Après la mort de Chávez en 2013, son successeur et ancien commandant en second Nicolás Maduro a accéléré la nationalisation des laiteries, des producteurs de café, des supermarchés, des fabricants d’engrais et des usines de chaussures.
Une étude réalisée en 2016 par l’Université centrale du Venezuela a révélé que quatre ménages vénézuéliens sur cinq vivaient dans la pauvreté. Environ 73 % de la population a perdu du poids, avec une perte moyenne de 8,7 kilogrammes (20 livres) en 2016.
En 2021, 77 % de la population vénézuélienne vit dans l’extrême pauvreté.
Chávez avait progressivement aboli la séparation des pouvoirs. Avec son successeur, Nicolás Maduro, le gouvernement est devenu de plus en plus autoritaire. Ces dernières années, le Venezuela s’est de plus en plus transformé en une dictature socialiste classique : l’élite politique est corrompue jusqu’à la moelle. La liberté de la presse et la liberté de réunion n’existent que sur le papier. Le Venezuela se classe à l’avant-dernière place mondiale dans l’indice de perception de la corruption de Transparency International.
Plusieurs institutions des Nations unies ont identifié des preuves de crimes contre l’humanité commis par le régime de Maduro en 2020 et 2021. Selon le HCR, près de huit millions de personnes ont quitté le Venezuela, soit un quart de la population. Il s’agit du plus grand mouvement de réfugiés et de migration de l’histoire récente de l’Amérique du Sud. Il n’y a guère d’autre région au monde où autant de personnes ont quitté leur pays.

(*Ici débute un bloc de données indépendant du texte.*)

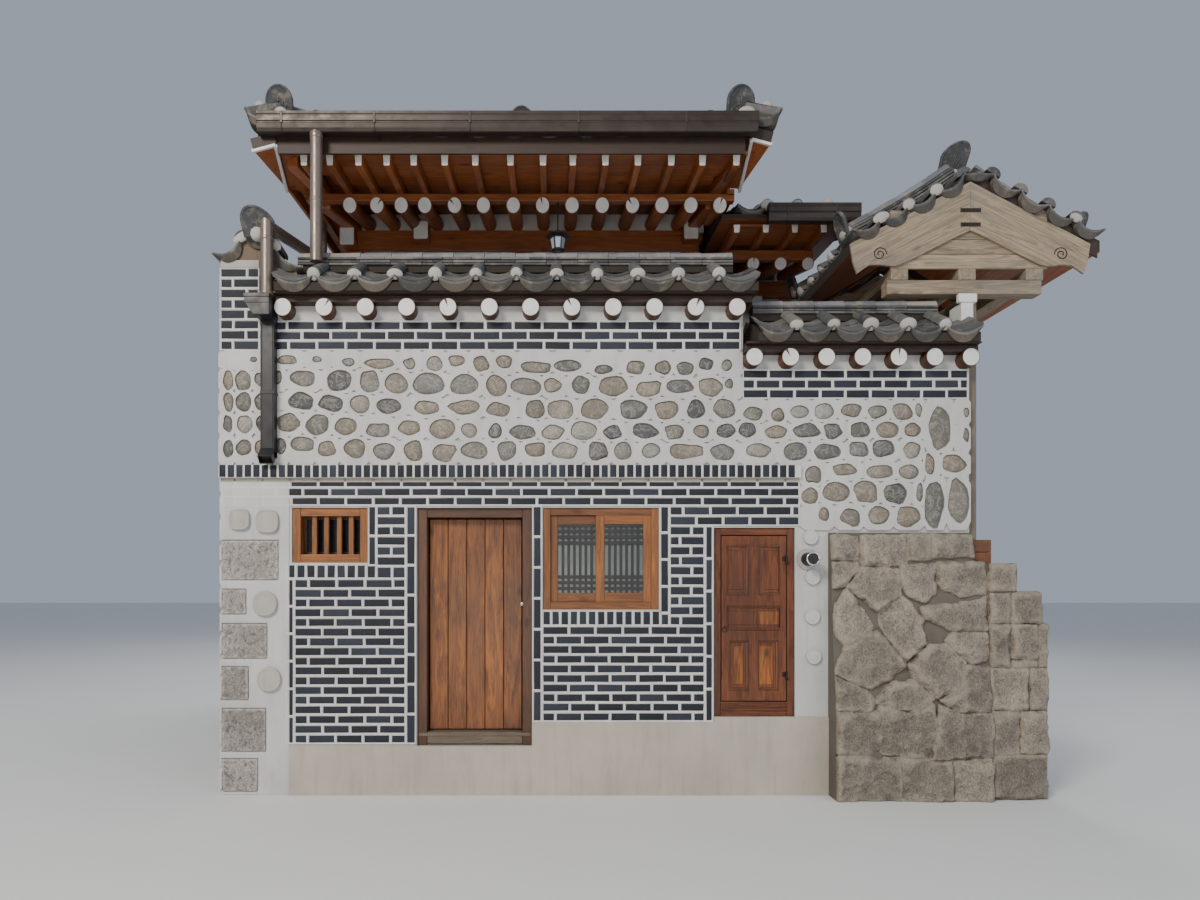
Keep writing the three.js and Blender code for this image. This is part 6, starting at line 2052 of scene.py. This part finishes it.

Tout le monde comprend que Maduro a truqué les élections, même le président socialiste chilien Gabriel Boric. Si nous ne parvenons pas à contraindre Maduro à faire marche arrière, des millions de personnes supplémentaires s’enfuiront bientôt. Le socialisme ne fonctionne à long terme que si l’on construit un mur et que l’on empêche les gens de fuir, comme en Allemagne de l’Est à l’époque.
Et comment les socialistes du monde entier, qui avaient autrefois loué avec tant d’euphorie le « socialisme du XXIe siècle » du Venezuela, ont-ils réagi ? Ils ont réagi comme ils l’ont fait après chaque expérience socialiste ratée :
« Ce n’était pas vraiment du socialisme ».
Mais la prochaine fois, promettent-ils, ça marchera.